Your goal
Starting at the line containing "Continue the OpenSCAD", please quote every line up to and including the line containing "rear_y - 0.25);", exactly, and nothing beyond.

Records supplied
+++

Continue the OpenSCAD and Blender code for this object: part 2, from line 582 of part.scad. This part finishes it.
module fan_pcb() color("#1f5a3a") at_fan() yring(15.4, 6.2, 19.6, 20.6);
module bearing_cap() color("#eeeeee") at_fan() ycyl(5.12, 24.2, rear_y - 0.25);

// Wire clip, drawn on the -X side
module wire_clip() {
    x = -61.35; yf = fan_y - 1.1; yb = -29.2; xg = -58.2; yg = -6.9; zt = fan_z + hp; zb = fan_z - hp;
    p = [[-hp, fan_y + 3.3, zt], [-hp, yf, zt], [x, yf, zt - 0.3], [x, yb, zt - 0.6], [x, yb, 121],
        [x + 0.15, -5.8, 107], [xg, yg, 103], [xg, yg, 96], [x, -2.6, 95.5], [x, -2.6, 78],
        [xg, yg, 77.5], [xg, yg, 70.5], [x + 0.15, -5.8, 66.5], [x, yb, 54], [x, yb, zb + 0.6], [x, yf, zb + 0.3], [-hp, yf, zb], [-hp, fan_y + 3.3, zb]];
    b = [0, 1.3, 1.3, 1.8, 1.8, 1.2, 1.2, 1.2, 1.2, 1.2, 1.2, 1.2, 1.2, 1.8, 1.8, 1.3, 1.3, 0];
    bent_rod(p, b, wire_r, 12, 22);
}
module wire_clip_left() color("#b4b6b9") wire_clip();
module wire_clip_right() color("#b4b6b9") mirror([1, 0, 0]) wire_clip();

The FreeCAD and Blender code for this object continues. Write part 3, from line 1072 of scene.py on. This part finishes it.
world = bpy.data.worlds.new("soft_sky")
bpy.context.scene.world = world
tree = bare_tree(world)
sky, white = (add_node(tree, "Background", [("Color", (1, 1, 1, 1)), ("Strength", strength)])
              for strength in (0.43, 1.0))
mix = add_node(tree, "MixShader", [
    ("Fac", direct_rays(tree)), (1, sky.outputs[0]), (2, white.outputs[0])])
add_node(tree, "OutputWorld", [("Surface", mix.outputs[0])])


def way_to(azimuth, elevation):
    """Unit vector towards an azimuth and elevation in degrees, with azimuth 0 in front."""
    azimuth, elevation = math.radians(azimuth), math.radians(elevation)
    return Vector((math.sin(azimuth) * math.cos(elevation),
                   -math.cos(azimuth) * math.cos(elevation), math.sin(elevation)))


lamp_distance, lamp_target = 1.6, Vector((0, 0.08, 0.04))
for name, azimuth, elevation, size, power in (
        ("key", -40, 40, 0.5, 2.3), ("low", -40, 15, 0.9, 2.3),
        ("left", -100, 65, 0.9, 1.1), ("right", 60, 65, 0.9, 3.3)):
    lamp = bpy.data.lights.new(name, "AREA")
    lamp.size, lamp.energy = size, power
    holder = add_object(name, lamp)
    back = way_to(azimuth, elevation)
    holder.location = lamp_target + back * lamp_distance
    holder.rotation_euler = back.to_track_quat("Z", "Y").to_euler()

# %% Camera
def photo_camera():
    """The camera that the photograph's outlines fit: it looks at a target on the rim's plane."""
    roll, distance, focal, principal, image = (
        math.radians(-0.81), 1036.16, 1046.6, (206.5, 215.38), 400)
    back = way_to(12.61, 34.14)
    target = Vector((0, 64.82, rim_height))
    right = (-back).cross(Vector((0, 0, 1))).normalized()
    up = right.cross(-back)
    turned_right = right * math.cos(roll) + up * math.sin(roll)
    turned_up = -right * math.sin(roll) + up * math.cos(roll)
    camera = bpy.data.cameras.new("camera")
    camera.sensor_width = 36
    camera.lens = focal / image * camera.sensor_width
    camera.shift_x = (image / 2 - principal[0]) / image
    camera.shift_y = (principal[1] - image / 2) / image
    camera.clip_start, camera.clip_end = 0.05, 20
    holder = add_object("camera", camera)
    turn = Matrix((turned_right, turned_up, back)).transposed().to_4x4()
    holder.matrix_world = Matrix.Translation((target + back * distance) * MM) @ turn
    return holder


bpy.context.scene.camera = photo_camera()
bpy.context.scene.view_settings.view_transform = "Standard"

+++

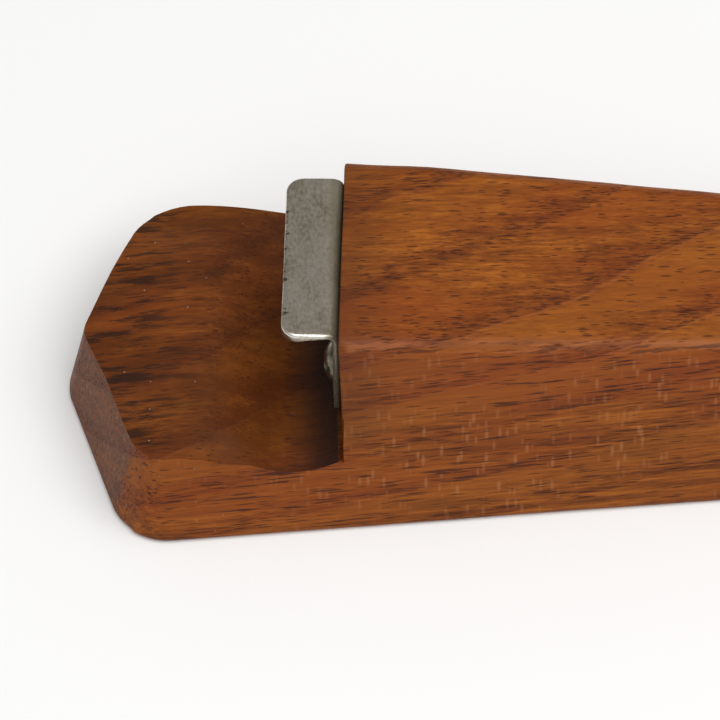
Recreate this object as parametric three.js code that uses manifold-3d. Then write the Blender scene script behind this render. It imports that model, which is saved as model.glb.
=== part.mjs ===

+++

Output for this exercise
Continue the OpenSCAD and Blender code for this object: part 2, from line 582 of part.scad. This part finishes it.
module fan_pcb() color("#1f5a3a") at_fan() yring(15.4, 6.2, 19.6, 20.6);
module bearing_cap() color("#eeeeee") at_fan() ycyl(5.12, 24.2, rear_y - 0.25);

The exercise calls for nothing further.